Matrix “Zigzag” Reordering

Question

I have an NxM matrix in MATLAB that I would like to reorder in similar fashion to the way JPEG reorders its subblock pixels:

Answer 1

This approach is pretty fast:

X = randn(500,2000); %// example input matrix
[r, c] = size(X);
M = bsxfun(@plus, (1:r).', 0:c-1);
M = M + bsxfun(@times, (1:r).'/(r+c), (-1).^M);
[~, ind] = sort(M(:));
y = X(ind).'; %'// output row vector

Benchmarking

The following code compares running time with that of Amro's excellent answer, using timeit.
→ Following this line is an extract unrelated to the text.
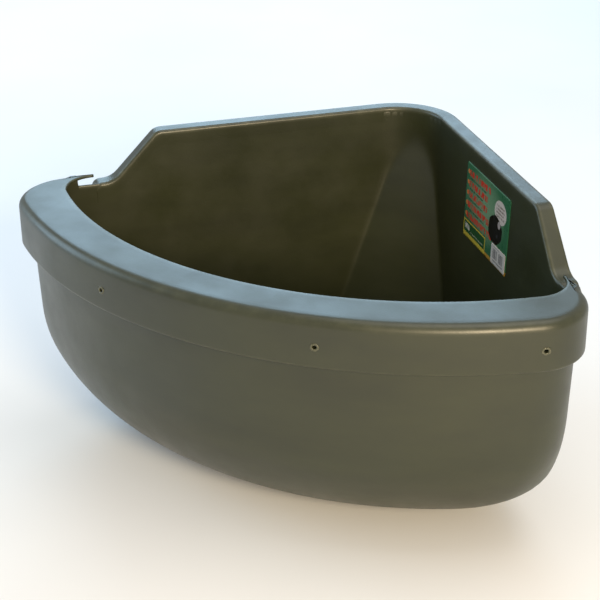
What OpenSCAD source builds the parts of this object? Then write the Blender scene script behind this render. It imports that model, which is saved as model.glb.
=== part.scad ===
// Corner trough for livestock, hung or stood in the corner of a pen.
// One moulded polyethylene shell with a raised back, a turned-out back flange and a broad
// front rim, plus the printed label and the barcode sticker fixed to its inside.
// Millimetres, +Z up. The front faces -Y, the room corner is at +Y and the origin is the
// middle of the bounding box on the floor.

/* [Overall size] */
// Height of the back flange above the floor
total_height = 390; // [250:1:600]
// Height of the low step of the walls beside the rim
step_height = 324; // [200:1:520]
// Height of the top of the front rim
rim_height = 338; // [210:1:540]
// Radius of the bowed front, outside of the rim
bow_radius = 584; // [350:1:900]
// How far the centre of the bow stands in front of the room corner
bow_centre = 42; // [0:1:120]
// Thickness of the moulded sheet
sheet = 4; // [2:0.5:8]
// Draft angle of the walls and the front
draft = 2; // [0.5:0.25:5]

/* [Back flange] */
// Width of the flange from its outer edge to the inner wall face
flange_width = 22; // [12:1:50]
// Depth of the turned-down outer lip
lip_depth = 10; // [6:0.5:25]
// Radius of the flange round the room corner
corner_radius = 88; // [50:1:160]
// Distance from the room corner to the end of the level top
level_end = 412; // [250:1:560]
// Distance from the room corner to the foot of the slope
slope_end = 476; // [300:1:620]
// Distance from the room corner to the end of the flange
flange_end = 503; // [330:1:650]
// Rounding at the top of the slope
slope_top_round = 20; // [12:1:60]
// Rounding at the foot of the slope
slope_foot_round = 30; // [10:1:80]
// Rounding of the flange end
flange_end_round = 12; // [11:0.5:20]

/* [Front rim] */
// Height of the lower edge of the rim skirt
skirt_bottom = 276; // [150:1:420]
// Distance from the room corner to the rim end face
rim_start = 524; // [350:1:680]
// How far the rim ends stand in from the flange edge
rim_end_set = 16; // [8:1:40]
// Radius of the vertical rim corners
rim_corner = 70; // [40:1:120]
// Rounding of the outer top edge of the rim
rim_edge_round = 12; // [5:0.5:25]
// Radius of the curved inner edge of the rim
opening_radius = 502; // [300:1:820]
// How far the centre of the inner edge stands in front of the room corner
opening_centre = 61.5; // [0:0.5:150]
// Corner radius of the opening
opening_corner = 43; // [15:1:90]

/* [Body] */
// Gap between the outside of the rim and the body at the skirt edge
body_set = 15; // [8:1:50]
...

It tests different combinations of matrix size (number of entries) and matrix shape (number of rows to number of columns ratio).

%// Amro's approach
function y = zigzag_Amro(M)
ind = reshape(1:numel(M), size(M));
ind = fliplr( spdiags( fliplr(ind) ) );     
ind(:,1:2:end) = flipud( ind(:,1:2:end) );
ind(ind==0) = [];
y = M(ind);

%// Luis' approach
function y = zigzag_Luis(X)
[r, c] = size(X);
M = bsxfun(@plus, (1:r).', 0:c-1);
M = M + bsxfun(@times, (1:r).'/(r+c), (-1).^M);
[~, ind] = sort(M(:));
y = X(ind).';

%// Benchmarking code:
S = [10 30 100 300 1000 3000]; %// reference to generate matrix size
f = [1 1]; %// number of cols is S*f(1); number of rows is S*f(2)
%// f = [0.5 2]; %// plotted with '--'
%// f = [2 0.5]; %// plotted with ':'
t_Amro = NaN(size(S));
t_Luis = NaN(size(S));
for n = 1:numel(S)
    X = rand(f(1)*S(n), f(2)*S(n));
    f_Amro = @() zigzag_Amro(X);
    f_Luis = @() zigzag_Luis(X);
    t_Amro(n) = timeit(f_Amro);
    t_Luis(n) = timeit(f_Luis);
end
loglog(S.^2*prod(f), t_Amro, '.b-');
hold on
loglog(S.^2*prod(f), t_Luis, '.r-');
xlabel('number of matrix entries')
ylabel('time')

The figure below has been obtained with Matlab R2014b on Windows 7 64 bits. Results in R2010b are very similar. It is seen that the new approach reduces running time by a factor between 2.5 (for small matrices) and 1.4 (for large matrices). Results are seen to be almost insensitive to matrix shape, given a total number of entries.